For more information and a complete list of JMX metrics, see Enabling JMX counters for performance monitoring.
Synchronization and consistency
A repo-hash endpoint is provided on both the mirror farm and the primary server. It’s used to check the consistency of a mirror farm and nodes with respect to the primary. This is the same endpoint that Mirror farm vet uses to repair any inconsistencies that come up, such as the result of a missing a webhook. There are some important considerations to keep in mind when using this endpoint:
The endpoint,
rest/mirroring/latest/repo-hashes
, is available on both the primary and the mirror nodes. It returns a stream of JSON containing acontent
andmetadata
hash for each repository. Thecontent
hash is a digest of the Git repository itself, while themetadata
hash is a digest of the metadata that Bitbucket holds concerning the repository, such as the repository name.Content hashes or just metadata hashes are individually requested by calling
rest/mirroring/latest/repo-hashes/content
orrest/mirroring/latest/repo-hashes/metadata
.
This is what the payload looks like:
{ "projects": [ { "id": 1, "public": false, "repositories": [ { "id": 1, "hashes": { "content": "082a2ffa1520447bb6c0072f9f9d850c76f111c0ff9a08cca8838b12b0ccc31a", "metadata": "b8fae6cb4704174f8dafae601355279950f921ba55b7620f4bdaa1280e735d14" } }, { "id": 2, "hashes": { "content": "0000000000000000000000000000000000000000", "metadata": "e80aeaf459a69e7000b9e785eb39640a5d929f7ec4f09512a9ab6fabf4a0c80a" } } ] } ] }
The process to generate content hashes while reasonably fast needs to run against every repository on the instance, for larger instances this could take quite some time so we make an optimisation. When a upstream is first upgraded to a mirror farm capable version a “empty” content hash is generated for each repository this appears as
0000000000000000000000000000000000000000
as can be seen in thecontent
attribute of the second repository above. When the farm vet encounters a repository with a content hash of0000000000000000000000000000000000000000
it considers that repository up to date.A mirror will only return entries for the project or repository it’s mirroring. While the content returned from a mirror and the primary will be the same, the order of entries could be different. One way to sort the order consistently for diffing is to use the
JQ
queryjq '.projects | sort | .[].repositories |= sort_by(.id)'
Webhook
The mirror synchronized webhook can be used to trigger builds as soon as the mirror has finished synchronizing. It’s also useful for monitoring the repository in your mirror farm. Details of this repository event can be found in the Event payload page.

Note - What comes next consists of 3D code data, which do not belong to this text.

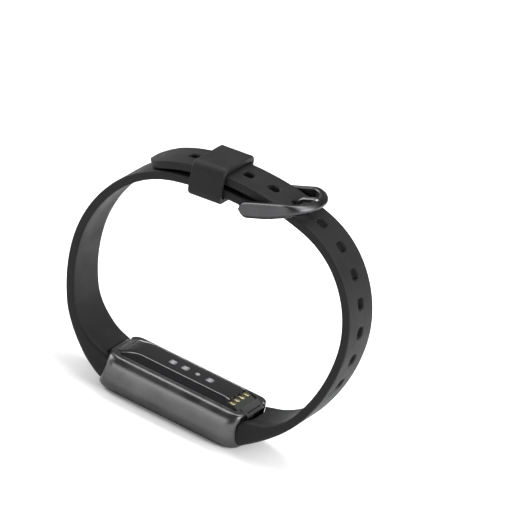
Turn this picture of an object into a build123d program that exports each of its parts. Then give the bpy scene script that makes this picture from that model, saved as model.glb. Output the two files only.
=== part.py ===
from build123d import *
import os
from math import asin, cos, degrees, radians, sin, sqrt

os.makedirs("parts", exist_ok=True)

# A fitness tracker on its buckled wrist band, standing on its display face.
# Origin: centre of the display glass's flat face.  +X runs along the pod towards the charging contacts,
# +Z from the display towards the skin side, +Y is the wrist's direction.  Millimetres.

# ---------------------------------------------------------------- pod: overall sizes
pod_width = 17.6
pod_height = 10.05
pod_end_x = 17.1              # half length of the case at the waist of its hollow end faces
pod_corner_radius = 4.6       # seen from the display side
end_arc_radius = 16.0         # hollow of the case's end faces, about the Y axis
end_arc_z = 7.0

# case section
rim_z = 0.75                  # rim round the glass
rim_inset = 1.25              # from the case's widest line to the rim
side_low_z = 3.75             # the flat of the side wall starts here
side_high_z = pod_height - 5.3  # and ends here
seam_inset = 3.05             # from the case's widest line to the back cover's seam
cover_z = pod_height - 1.4    # height of that seam
wall = 1.5
end_wall = 4.2                # from the waist of the end face to the inner cavity
cavity_corner = 2.0

# glass, display and their adhesive
glass_thickness = 1.25
glass_gap = 0.05
glass_lip = 0.35              # metal left round the glass
glass_edge_rounding = 0.8
glass_corner = 3.8
gasket_thickness = 0.15
gasket_width = 1.1
gasket_gap = 0.05
panel_thickness = 0.9
panel_gap = 0.15

# back cover and sensor
cover_slope_width = 2.05      # sloping side of the cover, from the seam to the raised flat
cover_end_inset = 1.8         # from the waist of the end face to the cover's end
cover_end_slope = 3.0         # the flat slopes down to the ends over this length
cover_end_z = pod_height - 1.0
cover_wall = 1.0
cover_seat_z = pod_height - 1.75
cover_corner = 1.0
cover_gap = 0.05
seal_height = 0.25
seal_width = 0.7
sensor_room = (8.0, 3.2)      # half length and half width
sensor_board_margin = (0.8, 0.5)
sensor_board_thickness = 0.4
window_pitch = 3.2
window_first_x = -4.4
window_sizes = [(1.8, 2.0), (1.8, 2.0), (1.1, 1.3), (1.8, 2.0)]
bond_gap = 0.02

# charging contacts
contact_count = 4
contact_pitch = 2.25
contact_size = (1.5, 0.85)
contact_from_flat = 0.8       # from the start of the cover's slope to the contacts' middle
contact_proud = 0.08
carrier_depth = 0.6           # below the cover's own surface
carrier_width = 9.4

# inner stack
clearance = 0.1
frame_wall = 0.9
frame_floor = 0.6
battery_gap = 1.4             # between the battery and the motor
battery_thickness = 2.9
board_thickness = 0.8
motor_radius = 3.4
motor_height = 2.7
motor_can_wall = 0.2
chip_height = 0.55
rotor_gap = 0.1
rotor_pin_radius = 0.4
running_gap = 0.04

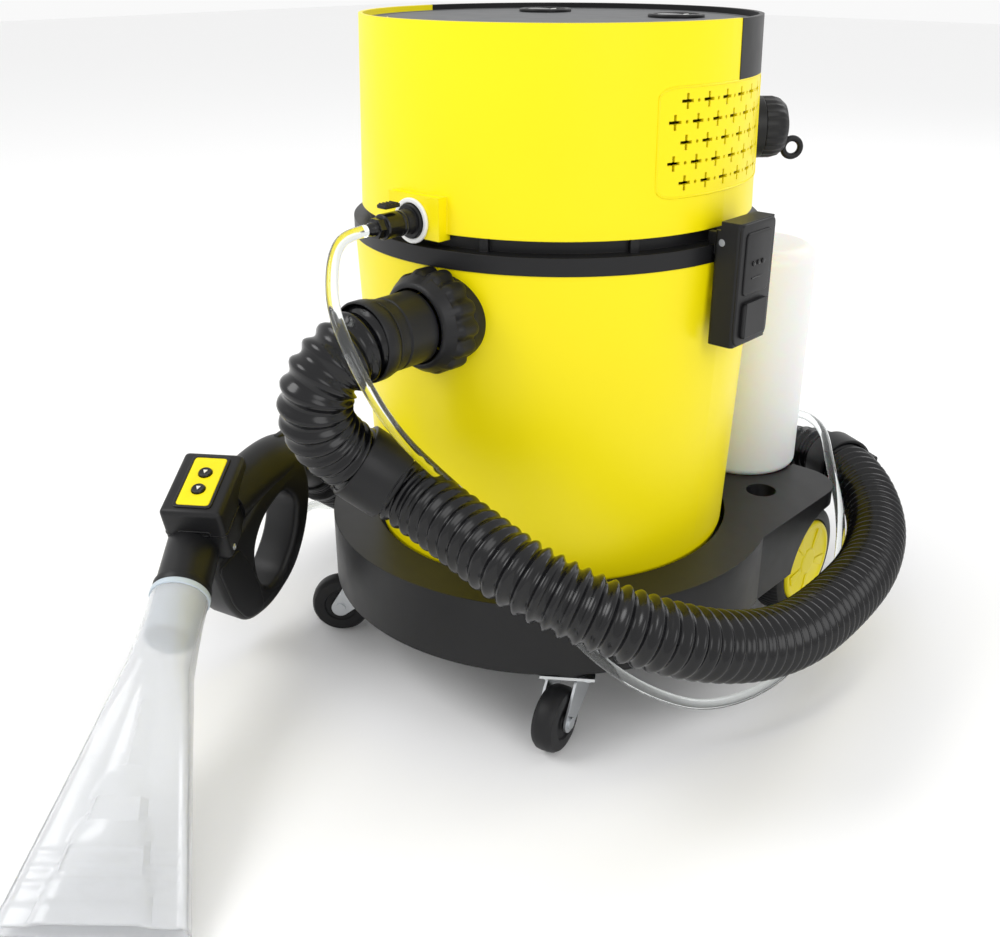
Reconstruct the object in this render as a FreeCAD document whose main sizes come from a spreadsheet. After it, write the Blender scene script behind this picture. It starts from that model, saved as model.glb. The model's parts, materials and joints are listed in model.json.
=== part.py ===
"""Spot extractor: a wet vacuum head on a round tank, a wheeled base, a clean-water can,
a suction hose with a clear solution tube, and a hand tool with a clear nozzle.

Millimetres. +Z is up, the suction inlet faces -Y, the clean-water can stands at +Y.
The origin is on the floor, on the vertical axis of the round tank.
"""
import FreeCAD
import Part
import math
import os
import re
import Sketcher

from FreeCAD import Placement, Rotation, Vector

doc = FreeCAD.newDocument("SpotExtractor")

# ---------------------------------------------------------------- driving dimensions
DIMENSIONS = {
    "overall_height": 500.0,
    "overall_width": 360.0,
    "wall": 3.0,
    # base
    "base_bottom": 65.0,
    "deck_top": 121.0,
    "base_wall": 4.0,
    "base_side": 172.0,
    "base_rear": 195.0,
    "corner_radius": 34.0,
    "shelf_half": 92.0,
    "shelf_rear": 226.0,
    "cup_radius": 144.5,
    "cup_floor": 98.0,
    "hole_place_side": 126.6,
    "hole_place_back": 128.0,
    "hole_radius": 12.5,
    "hole_depth": 12.0,
    # rear wheels
    "wheel_radius": 50.0,
    "wheel_back": 163.0,
    "wheel_inside": 131.0,
    "wheel_width": 28.0,
    "arch_radius": 57.0,
    "axle_radius": 5.0,
    # casters
    "caster_side": 112.0,
    "caster_front": -113.0,
    "caster_trail": 20.0,
    "caster_radius": 25.0,
    "caster_width": 18.0,
    "caster_pin": 3.0,
    # tank
    "tank_bottom": 102.0,
    "tank_top": 349.0,
    "tank_low_radius": 141.0,
    "tank_high_radius": 150.3,
    # inlet
    "inlet_side": 24.0,
    "inlet_height": 315.0,
    "inlet_pipe": 25.0,
    "inlet_bore": 20.5,
    # head
    "ring_radius": 151.0,
    "ring_top": 361.0,
    "neck_radius": 139.0,
    "seat_radius": 16.0,
    "head_bottom": 370.0,
    "head_low_radius": 144.5,
    "head_high_radius": 141.0,
    "cover_height": 490.0,
    "switch_side": 60.0,
    "switch_back": 57.0,
    # latches
    "latch_face": 172.0,
    "latch_half": 22.0,
    "latch_bottom": 294.0,
    "latch_top": 378.0,
    "latch_pin_side": 158.0,
    "latch_pin_height": 364.0,
    "latch_pin_radius": 2.5,
    # clean-water can
    "can_end": 47.0,
    "can_centre_side": 74.0,
    "can_centre_back": 183.0,
    "can_height": 198.0,
    "can_clear": 154.0,
    # cords
    "hose_radius": 24.0,
    "tube_radius": 4.0,
}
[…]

Monitoring the status of your mirrors
You can configure your load balancer to check the node’s status using the /status
endpoint. A response code of 200
is returned if the mirror node is in a SYNCHRONIZED
state. If there are no nodes in the SYNCHRONIZED
state, a 200
response code will be returned for any mirror that is in one of the following states:
BOOTSTRAPPED
BOOTSTRAPPING
METADATA_SYNCHRONIZED
For customers who want a “strict” status endpoint we provide a plugin.mirroring.strict.hosting.status configuration property that when set to true, the /status endpoint returns a 200 response code only if the mirror is in the SYNCHRONIZED state. The setup for this configuration is outside the scope of the document. It is important to note that at least one mirror node should be accessible from the upstream server.
The table below displays each state and it’s description:
State | Description |
---|---|
STARTING | A Bitbucket application is starting. |
STOPPING | A Bitbucket application is stopping. |
BOOTSTRAPPING | The mirror component is started. |
BOOTSTRAPPED | The mirror has joined the cluster. If this is the first time the mirror farm has been connected to a primary, this is the state the application will wait in until it has been authorized. |
METADATA_SYNCHRONIZED | Project or repository metadata has been synchronized from the primary and Git repositories have started synchronization. |
SYNCHRONIZED | The mirror farm has synchronized all Git repositories from the primary. If new projects or repositories are added to the mirror farm this state will not change. It indicates that the initial set of projects or repositories that where configured at startup time have been synchronized. |
ERROR | There was an error starting the application node. |
When performing a GET
operation against the /status
endpoint, the returned data is made up of JSON with two properties, status
and nodeCoun
t.
For example; {"state":"SYNCHRONIZED","nodeCount":"4"}